Une conférence de 1945, L'Allemagne et les Allemands, résume l'aspect proprement allemand de la crise que traverse cette civilisation. Mais le désarroi du monde moderne révèle toute son ampleur et sa signification générale dans le magnifique Docteur Faustus (1947) dont il est impossible de saisir du premier coup l'audacieuse structure et la haute teneur spirituelle. L'auteur, représenté aussi bien par le téméraire Leverkühn que par le prudent Zeitblom, s'y est mis tout entier, dans un engagement ultime et pathétique. Le fond religieux de la crise, dont les aspects temporels ne sont nullement négligés, apparaît dans les longues discussions sur le bien et le mal, Dieu et le diable, la confiance existentielle et le désespoir nihiliste. Les deux essais parallèles au roman, Dostoïevski (1946) et La Philosophie de Nietzsche à la lumière de notre expérience (1947), font voir à quelles sources remontent la pensée et la sensibilité métaphysiques de l'auteur.

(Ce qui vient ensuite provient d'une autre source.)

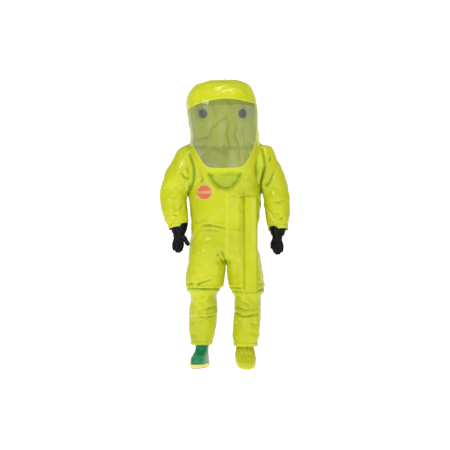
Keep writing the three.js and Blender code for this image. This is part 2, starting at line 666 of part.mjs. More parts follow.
// ---------------------------------------------------------------- belt and hanging loop
function makeBelt() {
  const [low, high] = BELT_Z;
  const band = solid(box([-BIG, -BIG, low], [BIG, BIG, high]));
  const gapForBuckle = solid(box([-34, -200, 0], [26, -60, BIG]));
  const plug = solid(box([-33, -138, low + 3], [-5, -130, high - 3]));
  const socket = solid(box([-4, -139, low], [25, -129, high]));
  const belt = trunkLayer(-WALL - 2, -WALL - 4).intersect(band).subtract(gapForBuckle);
  return {
    waist_belt: [belt, GREY_WEBBING],
    belt_buckle_plug: [plug, BLACK_PLASTIC],
    belt_buckle_socket: [socket, BLACK_PLASTIC],
  };
}

function makeHangingLoop() {
  const outer = new THREE.Shape([
    new THREE.Vector2(0, 0),
    new THREE.Vector2(13, 12),
    new THREE.Vector2(13, 46),
    new THREE.Vector2(0, 58),
  ]);
  const inner = new THREE.Path([
    new THREE.Vector2(-1, 8),
    new THREE.Vector2(10, 14),
    new THREE.Vector2(10, 44),
    new THREE.Vector2(-1, 50),
  ]);
  const strap = new THREE.Shape([...outer.getPoints(), ...inner.getPoints().reverse()]);
  const options = { depth: LOOP_WIDTH, bevelEnabled: false };
  const geometry = new THREE.ExtrudeGeometry(strap, options).translate(0, 0, -LOOP_WIDTH / 2);
  geometry.rotateX(Math.PI / 2);
  geometry.rotateZ(Math.PI / 2);
  const loop = solid(geometry.translate(...LOOP_AT));
  return { hanging_loop: [loop.subtract(trunkCore(GAP)), GREY_WEBBING] };
}

// ---------------------------------------------------------------- assembly
const pieces = {
  ...makeTrunk(),
  ...makeShield(),
  ...makeLabel(),
  ...makeZip(),
  ...makeFlap(),
  ...makeBelt(),
  ...makeHangingLoop(),
  ...makeSock(),
  ...makeBoot(),
  ...makeGatheredSock(),
};
for (const side of SIDE_NAMES) {
  Object.assign(pieces, makeSleeves(side), makeLegs(side), makeGlove(side), makeValve(side));
}

const suit = new THREE.Group();
for (const [name, [made, material]] of Object.entries(pieces)) {
  const mesh = new THREE.Mesh(surface(made), material);
  mesh.name = name;
  suit.add(mesh);
}

export default suit;
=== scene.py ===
"""The looks of a gas-tight chemical protective suit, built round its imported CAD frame.

Metres, +Z up. The wearer faces -Y, so the wearer's right is -X.
"""
import json
import math

import bmesh
import bpy
import numpy as np
from mathutils import Matrix, Vector, noise
from mathutils.bvhtree import BVHTree


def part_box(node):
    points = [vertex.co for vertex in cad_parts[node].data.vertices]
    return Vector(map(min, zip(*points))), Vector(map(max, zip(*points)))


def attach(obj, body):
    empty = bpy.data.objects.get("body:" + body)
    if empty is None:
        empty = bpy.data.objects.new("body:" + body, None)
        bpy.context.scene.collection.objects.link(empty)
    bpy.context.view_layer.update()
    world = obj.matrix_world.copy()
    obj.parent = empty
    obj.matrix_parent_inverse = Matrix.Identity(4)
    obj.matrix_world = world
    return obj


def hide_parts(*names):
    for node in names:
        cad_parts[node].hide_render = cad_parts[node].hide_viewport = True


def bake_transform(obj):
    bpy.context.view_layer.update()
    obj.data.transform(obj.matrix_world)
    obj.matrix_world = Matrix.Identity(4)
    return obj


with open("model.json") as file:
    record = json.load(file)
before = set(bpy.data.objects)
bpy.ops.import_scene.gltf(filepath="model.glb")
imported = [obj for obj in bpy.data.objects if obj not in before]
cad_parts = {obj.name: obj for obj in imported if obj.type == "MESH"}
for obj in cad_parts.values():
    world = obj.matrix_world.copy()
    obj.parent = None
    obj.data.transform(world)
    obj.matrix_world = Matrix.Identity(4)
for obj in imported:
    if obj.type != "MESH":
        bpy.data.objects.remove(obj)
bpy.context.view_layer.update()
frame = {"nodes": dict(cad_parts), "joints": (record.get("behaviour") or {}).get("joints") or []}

SIDES = ("right", "left")
OUT = {"right": -1, "left": 1}  # which way along X a side lies
UP = Vector((0, 0, 1))
JOINTS = {joint["name"]: joint for joint in frame["joints"]}

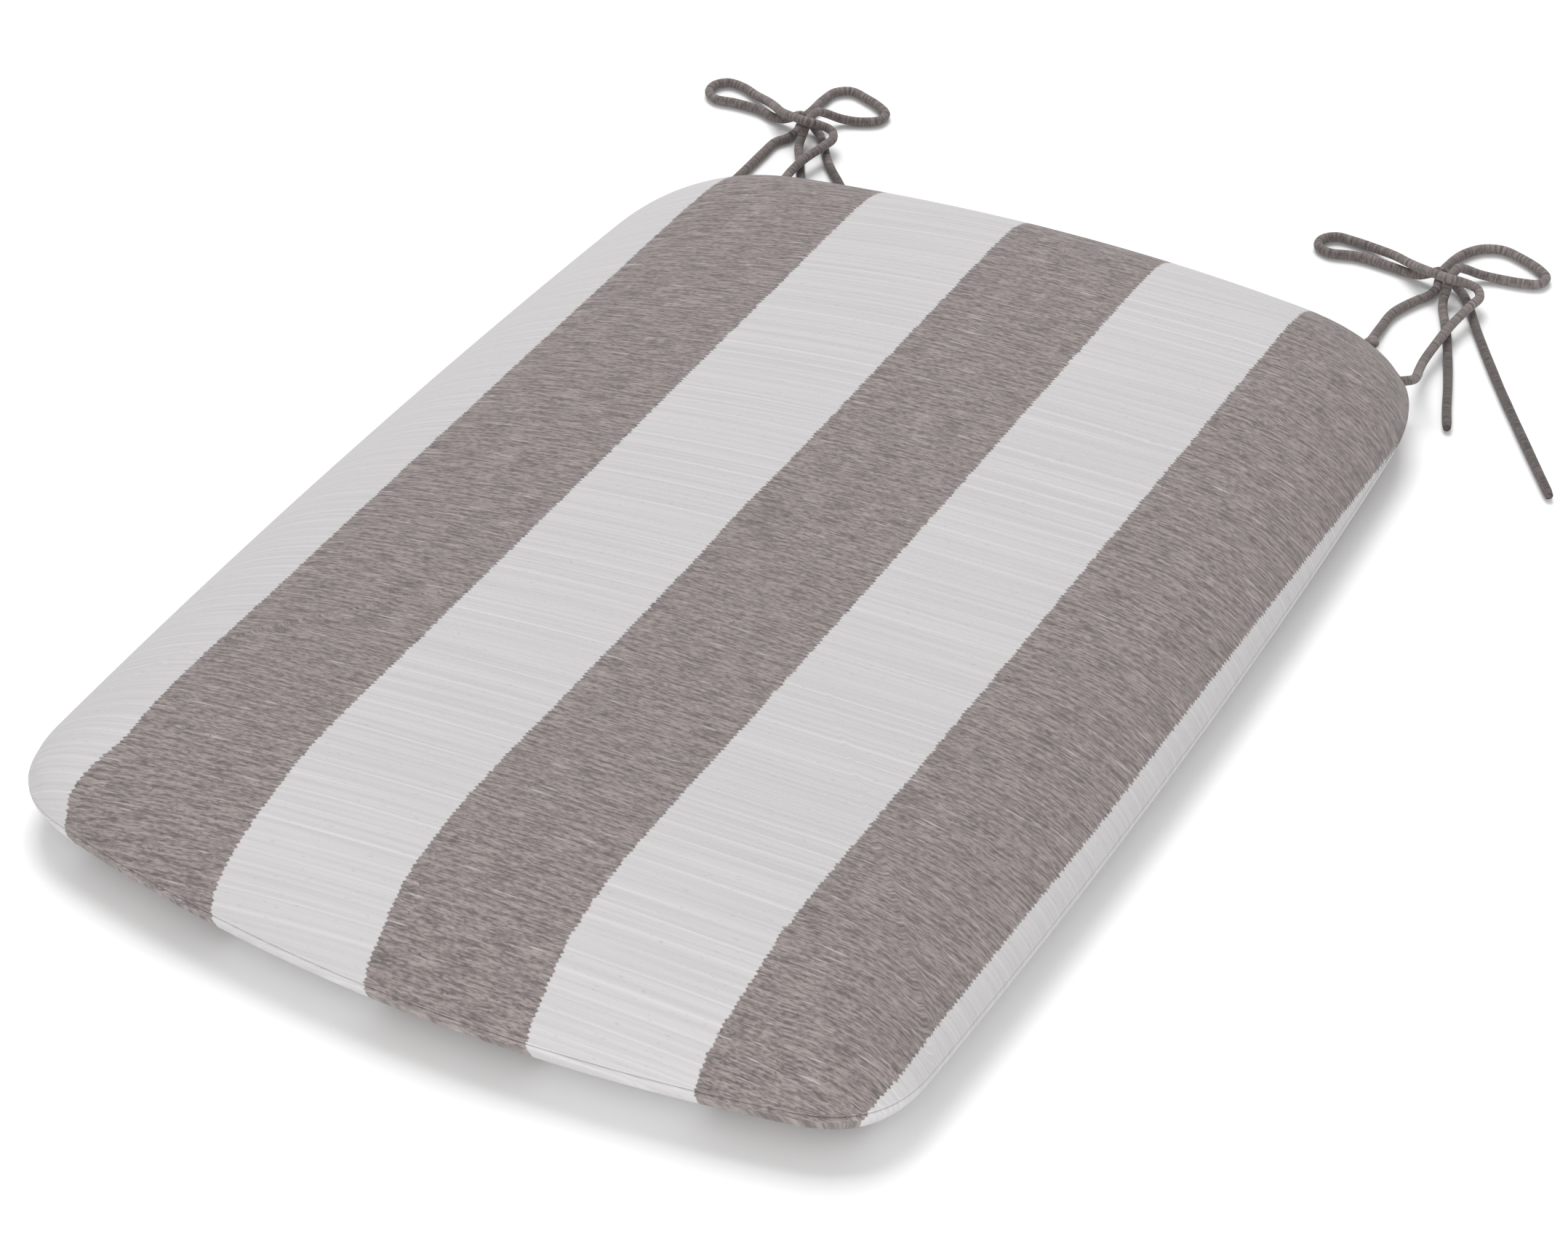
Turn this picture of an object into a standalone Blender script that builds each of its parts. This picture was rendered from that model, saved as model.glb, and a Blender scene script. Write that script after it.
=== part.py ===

Thomas Mann est un écrivain d'une classe exceptionnelle. Son oeuvre, quantitativement importante, se distingue par sa perfection formelle autant que par la richesse de son fond. Elle restera comme un des témoignages les plus représentatifs et les plus valables de la première moitié du XXe siècle. C'est à tous les aspects de notre civilisation que s'est attaché son esprit vaste et compréhensif; il a observé le monde, pensé ses problèmes et élucidé ses difficultés avec une souveraine liberté d'esprit; de plus, et malgré sa réputation d'ironiste et d'humoriste, il a apporté un concours sérieux et désintéressé à l'effort constructif des hommes. Pour ce qui est de son rang dans l'histoire de la littérature allemande, on peut dire, sans faire tort à ses grands contemporains qu'il dépasse par la variété de ses intérêts et la vigueur synthétique de son humanisme, qu'il détient pour son époque la place occupée jadis dans la sienne par Goethe.

En cours d'écriture ...

Thomas Mann est mort à Kilchberg, près de Zurich, le 12 août 1955, à l'âge de 80 ans.